Groucho as Oedipus. Roth sees Portnoy's life as "a masochistic extravaganza," and no one is more aware of this than Portnoy himself. In one of his many hysterical bursts of insight, he cries that he is "torn by desires that are repugnant to my conscience, and a conscience repugnant to my desires." He views himself as the victim in a grim Jewish joke. "Doctor, Doctor," he pleads, "please. I can't live any more in a world given all its meaning and dimension by some vulgar nightclub clown. By some--some black humorist! Because that's who the black humorists are--of course!--the Henny Young-mans breaking them up down there in the Fontainebleau, and with what? Stories of murder and mutilation! 'Help, help,' cries the woman running along the sand at Miami Beach, 'my son the doctor is drowning!' Ha ha ha-- only it is my son the patient, lady." His family still haunts him. "Good Christ," he cries "a Jewish man with parents alive is a 15-year-old boy and will remain a 15-year-old boy till they die!"

Portnoy wears his Oedipus complex as if it were a festering good-conduct medal that had been stapled to his sternum. But his is a tragedy in which Oedipus is played by Groucho Marx. Mother Portnoy is a vibrant orange-haired vision who has never given up trying to smother her son in the warm pudding of her ample bosom. She surpasses the grotesque stereotype simply because Roth plays her absolutely straight, making her totally and comically unconscious of the unconscious.

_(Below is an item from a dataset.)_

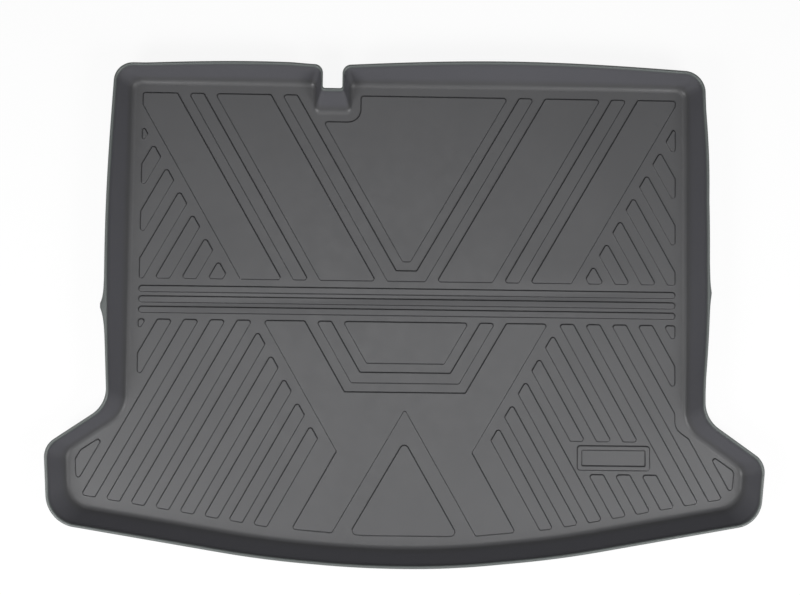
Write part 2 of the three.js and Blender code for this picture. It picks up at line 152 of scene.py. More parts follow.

Portnoy recalls her with emotions that are swollen with love and loathing. He remembers her seductive tones during his toilet training and ponders the absurdity that such a memory could help mold his character. He relates the telephone conversation he had with her after returning from his European vacation: "Well, how's my lover?" she asked, as his father listened on an extension. "And it never occurs to her," says Portnoy, "if I'm her lover, who is he, the shmegeggy she lives with?"

Columbus with Kinks. These and scores of remembrances are freely juxtaposed with precise details of Portnoy's adult sex life, particularly his exertions with a girl he calls "The Monkey," a beautiful and insatiable ex-hillbilly who is the fulfillment of every sex fantasy that Portnoy ever had. The only trouble is that The Monkey thinks of Portnoy as her way out of the depravity that he is working so hard to sink into. Hence, more guilt, which is the source of the comedy and the source of his sufferings. He tells of the time that he and The Monkey picked up a whore in Rome and took her to bed. "I can best describe the state I subsequently entered as one of unrelieved busyness. Boy, was I busy! I mean there was just so much to do."

What elevates the character of Alexander Portnoy far above the usual black-comedy victim is his insistence on knowing why he is in such pain, and his willingness and ability to examine every inflamed nerve ending. Portnoy's upbringing is not exclusively Jewish; it was a characteristic carryover from a time in the '20s and '30s when many immigrants and first-generation Americans saw their sons as Columbuses who would lead the family to security and status in the New World. The burden of these aspirations has left many of those Columbuses with painful kinks.

But the success of Roth's monologues rests not on the author's familiarity with this kind of sociology, but on the fact that few writers of his generation can match his ability to perceive and record manners and minutiae, or equal him in relating life's inner tumult to its outward appearances of order.